2. The note applies only when CRS is running in cluster mode, it does not apply to local cssd (localconfig) that's required to run single instance ASM.

3. For 11gR2, refer to Document 1050908.1 section "Case 3: OCSSD.BIN does not start"

 

 

Troubleshooting Steps


1. First step is to check whether CRS is up or not, a good sign of CRS is up is that RAC database is running fine, and the following daemons are running:

# ps -ef| egrep 'crsd.bin|ocssd.bin|evmd.bin' | grep -v grep
crsuser      5031     1  0 Jun26 ?        00:10:37 /ocw/crs/bin/ocssd.bin
crsuser      5156     1  0 Jun26 ?        00:00:43 /ocw/crs/bin/evmd.bin
crsuser      5479     1  0 Jun26 ?        00:02:32 /ocw/crs/bin/crsd.bin reboot

If CRS is up and only check fails, check Document 370605.1, if it does not apply, check cssdOUT.log, ocssd.log and ocssd.trc in /log//cssd/

If CRS is down, start with "crsctl start crs" command, if it does not start, go to Step 2.

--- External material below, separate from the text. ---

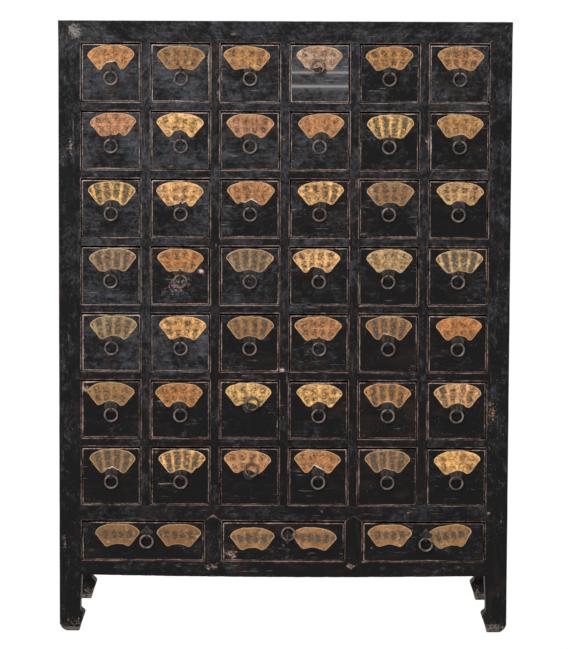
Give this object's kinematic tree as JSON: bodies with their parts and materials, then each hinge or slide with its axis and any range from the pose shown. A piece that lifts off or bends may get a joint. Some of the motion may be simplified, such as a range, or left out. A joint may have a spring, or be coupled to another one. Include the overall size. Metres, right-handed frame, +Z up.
{
  "type": "apothecary cabinet",
  "caption": "Free-standing lacquered wooden apothecary cabinet: a grid of small herb drawers over a row of wide drawers, each with an iron ring pull, on short hoof-footed legs.",
  "frame": {"origin": "on the floor, under the centre of the bounding box; the front-to-back centre counts the staples that stand in front of the drawers", "axes": "+Z up, the drawer fronts face -Y, +X to the right as seen from the front"},
  "size_m": [1.2, 0.5566, 1.633],
  "materials": {
    "black_lacquer": "worn satin black lacquer, rubbed through to red-brown at the edges",
    "drawer_lacquer": "worn satin black lacquer with a fan-shaped ochre paper label",
    "dark_wood": "old dark unlacquered boards",
    "bare_wood": "bare softwood, aged",
    "iron": "dark hand-forged iron, dull brown patina"
  },
  "bodies": {
    "case": {"front_posts": "black_lacquer", "back_posts": "black_lacquer", "front_rails": "black_lacquer", "side_rails": "black_lacquer", "back_frame": "dark_wood", "top_panel": "black_lacquer", "front_stiles": "black_lacquer", "short_rails": "black_lacquer", "side_panels": "black_lacquer", "back_panels": "dark_wood", "drawer_runners": "bare_wood", "bottom_boards": "bare_wood"},
    "drawer_row1_col1": {"drawer_row1_col1": "drawer_lacquer"},
    "drawer_row1_col2": {"drawer_row1_col2": "drawer_lacquer"},
    "drawer_row1_col3": {"drawer_row1_col3": "drawer_lacquer"},
    "drawer_row1_col4": {"drawer_row1_col4": "drawer_lacquer"},
    "drawer_row1_col5": {"drawer_row1_col5": "drawer_lacquer"},
    "drawer_row1_col6": {"drawer_row1_col6": "drawer_lacquer"},
    "drawer_row2_col1": {"drawer_row2_col1": "drawer_lacquer"},
    "drawer_row2_col2": {"drawer_row2_col2": "drawer_lacquer"},
    "drawer_row2_col3": {"drawer_row2_col3": "drawer_lacquer"},
    "drawer_row2_col4": {"drawer_row2_col4": "drawer_lacquer"},
    "drawer_row2_col5": {"drawer_row2_col5": "drawer_lacquer"},
    "drawer_row2_col6": {"drawer_row2_col6": "drawer_lacquer"},
    "drawer_row3_col1": {"drawer_row3_col1": "drawer_lacquer"},
    "drawer_row3_col2": {"drawer_row3_col2": "drawer_lacquer"},
    "drawer_row3_col3": {"drawer_row3_col3": "drawer_lacquer"},
    "drawer_row3_col4": {"drawer_row3_col4": "drawer_lacquer"},
    "drawer_row3_col5": {"drawer_row3_col5": "drawer_lacquer"},
    "drawer_row3_col6": {"drawer_row3_col6": "drawer_lacquer"},
    "drawer_row4_col1": {"drawer_row4_col1": "drawer_lacquer"},
    "drawer_row4_col2": {"drawer_row4_col2": "drawer_lacquer"},
    "drawer_row4_col3": {"drawer_row4_col3": "drawer_lacquer"},
    "drawer_row4_col4": {"drawer_row4_col4": "drawer_lacquer"},
    "drawer_row4_col5": {"drawer_row4_col5": "drawer_lacquer"},
    "drawer_row4_col6": {"drawer_row4_col6": "drawer_lacquer"},
    "drawer_row5_col1": {"drawer_row5_col1": "drawer_lacquer"},
    "drawer_row5_col2": {"drawer_row5_col2": "drawer_lacquer"},
    "drawer_row5_col3": {"drawer_row5_col3": "drawer_lacquer"},
    "drawer_row5_col4": {"drawer_row5_col4": "drawer_lacquer"},
    "drawer_row5_col5": {"drawer_row5_col5": "drawer_lacquer"},
    "drawer_row5_col6": {"drawer_row5_col6": "drawer_lacquer"},
    "drawer_row6_col1": {"drawer_row6_col1": "drawer_lacquer"},
    "drawer_row6_col2": {"drawer_row6_col2": "drawer_lacquer"},
    "drawer_row6_col3": {"drawer_row6_col3": "drawer_lacquer"},
    "drawer_row6_col4": {"drawer_row6_col4": "drawer_lacquer"},
    "drawer_row6_col5": {"drawer_row6_col5": "drawer_lacquer"},
    "drawer_row6_col6": {"drawer_row6_col6": "drawer_lacquer"},
    "drawer_row7_col1": {"drawer_row7_col1": "drawer_lacquer"},
    "drawer_row7_col2": {"drawer_row7_col2": "drawer_lacquer"},
    "drawer_row7_col3": {"drawer_row7_col3": "drawer_lacquer"},
    "drawer_row7_col4": {"drawer_row7_col4": "drawer_lacquer"},
    "drawer_row7_col5": {"drawer_row7_col5": "drawer_lacquer"},
    "drawer_row7_col6": {"drawer_row7_col6": "drawer_lacquer"},
    "wide_drawer_1": {"wide_drawer_1": "drawer_lacquer"},
    "wide_drawer_2": {"wide_drawer_2": "drawer_lacquer"},
    "wide_drawer_3": {"wide_drawer_3": "drawer_lacquer"},
    "wide_ring_1": {"wide_ring_1": "iron"},
    "wide_ring_2": {"wide_ring_2": "iron"},
    "wide_ring_3": {"wide_ring_3": "iron"}
  },
  "joints": [
    {"name": "slide_row1_col1", "type": "slide", "parent": "case", "child": "drawer_row1_col1", "axis": [0, -1, 0], "range_m": [0, 0.36]},
    {"name": "slide_row1_col2", "type": "slide", "parent": "case", "child": "drawer_row1_col2", "axis": [0, -1, 0], "range_m": [0, 0.36]},
    {"name": "slide_row1_col3", "type": "slide", "parent": "case", "child": "drawer_row1_col3", "axis": [0, -1, 0], "range_m": [0, 0.36]},
    {"name": "slide_row1_col4", "type": "slide", "parent": "case", "child": "drawer_row1_col4", "axis": [0, -1, 0], "range_m": [0, 0.36]},
    {"name": "slide_row1_col5", "type": "slide", "parent": "case", "child": "drawer_row1_col5", "axis": [0, -1, 0], "range_m": [0, 0.36]},
    {"name": "slide_row1_col6", "type": "slide", "parent": "case", "child": "drawer_row1_col6", "axis": [0, -1, 0], "range_m": [0, 0.36]},
    {"name": "slide_row2_col1", "type": "slide", "parent": "case", "child": "drawer_row2_col1", "axis": [0, -1, 0], "range_m": [0, 0.36]},
    {"name": "slide_row2_col2", "type": "slide", "parent": "case", "child": "drawer_row2_col2", "axis": [0, -1, 0], "range_m": [0, 0.36]},
    {"name": "slide_row2_col3", "type": "slide", "parent": "case", "child": "drawer_row2_col3", "axis": [0, -1, 0], "range_m": [0, 0.36]},
    {"name": "slide_row2_col4", "type": "slide", "parent": "case", "child": "drawer_row2_col4", "axis": [0, -1, 0], "range_m": [0, 0.36]},
    {"name": "slide_row2_col5", "type": "slide", "parent": "case", "child": "drawer_row2_col5", "axis": [0, -1, 0], "range_m": [0, 0.36]},
    {"name": "slide_row2_col6", "type": "slide", "parent": "case", "child": "drawer_row2_col6", "axis": [0, -1, 0], "range_m": [0, 0.36]},
    {"name": "slide_row3_col1", "type": "slide", "parent": "case", "child": "drawer_row3_col1", "axis": [0, -1, 0], "range_m": [0, 0.36]},
    {"name": "slide_row3_col2", "type": "slide", "parent": "case", "child": "drawer_row3_col2", "axis": [0, -1, 0], "range_m": [0, 0.36]},
    {"name": "slide_row3_col3", "type": "slide", "parent": "case", "child": "drawer_row3_col3", "axis": [0, -1, 0], "range_m": [0, 0.36]},
    {"name": "slide_row3_col4", "type": "slide", "parent": "case", "child": "drawer_row3_col4", "axis": [0, -1, 0], "range_m": [0, 0.36]},
    {"name": "slide_row3_col5", "type": "slide", "parent": "case", "child": "drawer_row3_col5", "axis": [0, -1, 0], "range_m": [0, 0.36]},
    {"name": "slide_row3_col6", "type": "slide", "parent": "case", "child": "drawer_row3_col6", "axis": [0, -1, 0], "range_m": [0, 0.36]},
    {"name": "slide_row4_col1", "type": "slide", "parent": "case", "child": "drawer_row4_col1", "axis": [0, -1, 0], "range_m": [0, 0.36]},
    {"name": "slide_row4_col2", "type": "slide", "parent": "case", "child": "drawer_row4_col2", "axis": [0, -1, 0], "range_m": [0, 0.36]},
    {"name": "slide_row4_col3", "type": "slide", "parent": "case", "child": "drawer_row4_col3", "axis": [0, -1, 0], "range_m": [0, 0.36]},
    {"name": "slide_row4_col4", "type": "slide", "parent": "case", "child": "drawer_row4_col4", "axis": [0, -1, 0], "range_m": [0, 0.36]},
    {"name": "slide_row4_col5", "type": "slide", "parent": "case", "child": "drawer_row4_col5", "axis": [0, -1, 0], "range_m": [0, 0.36]},
    {"name": "slide_row4_col6", "type": "slide", "parent": "case", "child": "drawer_row4_col6", "axis": [0, -1, 0], "range_m": [0, 0.36]},
    {"name": "slide_row5_col1", "type": "slide", "parent": "case", "child": "drawer_row5_col1", "axis": [0, -1, 0], "range_m": [0, 0.36]},
    {"name": "slide_row5_col2", "type": "slide", "parent": "case", "child": "drawer_row5_col2", "axis": [0, -1, 0], "range_m": [0, 0.36]},
    {"name": "slide_row5_col3", "type": "slide", "parent": "case", "child": "drawer_row5_col3", "axis": [0, -1, 0], "range_m": [0, 0.36]},
    {"name": "slide_row5_col4", "type": "slide", "parent": "case", "child": "drawer_row5_col4", "axis": [0, -1, 0], "range_m": [0, 0.36]},
    {"name": "slide_row5_col5", "type": "slide", "parent": "case", "child": "drawer_row5_col5", "axis": [0, -1, 0], "range_m": [0, 0.36]},
    {"name": "slide_row5_col6", "type": "slide", "parent": "case", "child": "drawer_row5_col6", "axis": [0, -1, 0], "range_m": [0, 0.36]},
    {"name": "slide_row6_col1", "type": "slide", "parent": "case", "child": "drawer_row6_col1", "axis": [0, -1, 0], "range_m": [0, 0.36]},
    {"name": "slide_row6_col2", "type": "slide", "parent": "case", "child": "drawer_row6_col2", "axis": [0, -1, 0], "range_m": [0, 0.36]},
    {"name": "slide_row6_col3", "type": "slide", "parent": "case", "child": "drawer_row6_col3", "axis": [0, -1, 0], "range_m": [0, 0.36]},
    {"name": "slide_row6_col4", "type": "slide", "parent": "case", "child": "drawer_row6_col4", "axis": [0, -1, 0], "range_m": [0, 0.36]},
    {"name": "slide_row6_col5", "type": "slide", "parent": "case", "child": "drawer_row6_col5", "axis": [0, -1, 0], "range_m": [0, 0.36]},
    {"name": "slide_row6_col6", "type": "slide", "parent": "case", "child": "drawer_row6_col6", "axis": [0, -1, 0], "range_m": [0, 0.36]},
    {"name": "slide_row7_col1", "type": "slide", "parent": "case", "child": "drawer_row7_col1", "axis": [0, -1, 0], "range_m": [0, 0.36]},
    {"name": "slide_row7_col2", "type": "slide", "parent": "case", "child": "drawer_row7_col2", "axis": [0, -1, 0], "range_m": [0, 0.36]},
    {"name": "slide_row7_col3", "type": "slide", "parent": "case", "child": "drawer_row7_col3", "axis": [0, -1, 0], "range_m": [0, 0.36]},
    {"name": "slide_row7_col4", "type": "slide", "parent": "case", "child": "drawer_row7_col4", "axis": [0, -1, 0], "range_m": [0, 0.36]},
    {"name": "slide_row7_col5", "type": "slide", "parent": "case", "child": "drawer_row7_col5", "axis": [0, -1, 0], "range_m": [0, 0.36]},
    {"name": "slide_row7_col6", "type": "slide", "parent": "case", "child": "drawer_row7_col6", "axis": [0, -1, 0], "range_m": [0, 0.36]},
    {"name": "slide_wide_1", "type": "slide", "parent": "case", "child": "wide_drawer_1", "axis": [0, -1, 0], "range_m": [0, 0.36]},
    {"name": "slide_wide_2", "type": "slide", "parent": "case", "child": "wide_drawer_2", "axis": [0, -1, 0], "range_m": [0, 0.36]},
    {"name": "slide_wide_3", "type": "slide", "parent": "case", "child": "wide_drawer_3", "axis": [0, -1, 0], "range_m": [0, 0.36]},
    {"name": "swing_ring_1", "type": "hinge", "parent": "wide_drawer_1", "child": "wide_ring_1", "pos_m": [-0.366, -0.27285, 0.263], "axis": [-1, 0, 0], "range_deg": [-5, 186]},
    {"name": "swing_ring_2", "type": "hinge", "parent": "wide_drawer_2", "child": "wide_ring_2", "pos_m": [0.011, -0.27285, 0.252], "axis": [-1, 0, 0], "range_deg": [-191, 0]},
    {"name": "swing_ring_3", "type": "hinge", "parent": "wide_drawer_3", "child": "wide_ring_3", "pos_m": [0.382, -0.27285, 0.258], "axis": [-1, 0, 0], "range_deg": [-5, 186]}
  ]
}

If the problem is CRS is not auto starting upon node reboot, check whether CRS is enabled or not (By default CRS is enabled for auto start upon node reboot)

To verify whether its currently enabled or not:

# cat $SCRBASE/$HOSTNAME/root/crsstart
enable

SCRBASE is /etc/oracle/scls_scr on Linux and AIX, /var/opt/oracle/scls_scr on hp-ux and Solaris

Note: NEVER EDIT THE FILE MANUALLY, use "crsctl enable/disable crs" command instead.

To enable:

# $GRID_HOME/bin/crsctl enable crs

 

2. Execute the following as root user and check the exit code:

# su - -c "/bin/crsctl check boot"
# echo $?


i.e.

# su - crsuser -c "/ocw/crs/bin/crsctl check boot"
# echo $?
0

If there's an error, the error message will be printed on the screen and the error code will be non-zero



3. Common causes of CSSD not starting:

3.1. OS is not at appropriate run level:

OS need to be at specified run level before CRS will try to start up.

To find out at which run level the clusterware will come up:

grep init.cssd /etc/inittab
h2:35:respawn:/etc/init.d/init.cssd fatal >/dev/null 2>&1

Above shows CRS will run at run level 3 and 5. Note depend on platform, CRS comes up at different run level.

To find out current run level:

who -r

 

3.2. "init.cssd fatal" is not up

On Linux/UNIX, as "init.cssd fatal" is configured in /etc/inittab, process init (pid 1, /sbin/init on Linux, Solaris and hp-ux, /usr/sbin/init on AIX) will start and respawn "init.cssd fatal" if it fails. Without "init.cssd fatal" up and running, ocssd.bin will not start:

ps -ef|grep "init.cssd fatal"|grep -v grep
root      4519     1  0 22:29 ?        00:00:00 /bin/sh /etc/init.d/init.cssd fatal


init process may not start "/etc/init.d/init.ocssd fatal" for various reasons (i.e. rc Snncommand script stuck - located in rcn.d, example S98gcstartup), engage OS vendor to find out why init.cssd is not being loaded.



3.3.
File System that CRS_HOME resides is not online when init script S96init.crs is executed



3.4. ocssd.bin is not able to access network socket files:

[    CSSD]2012-07-11 10:21:22.211 [1108330816] >TRACE:   clsclisten: Permission denied for (ADDRESS=(PROTOCOL=ipc)(KEY=racnode1DBG_CSSD))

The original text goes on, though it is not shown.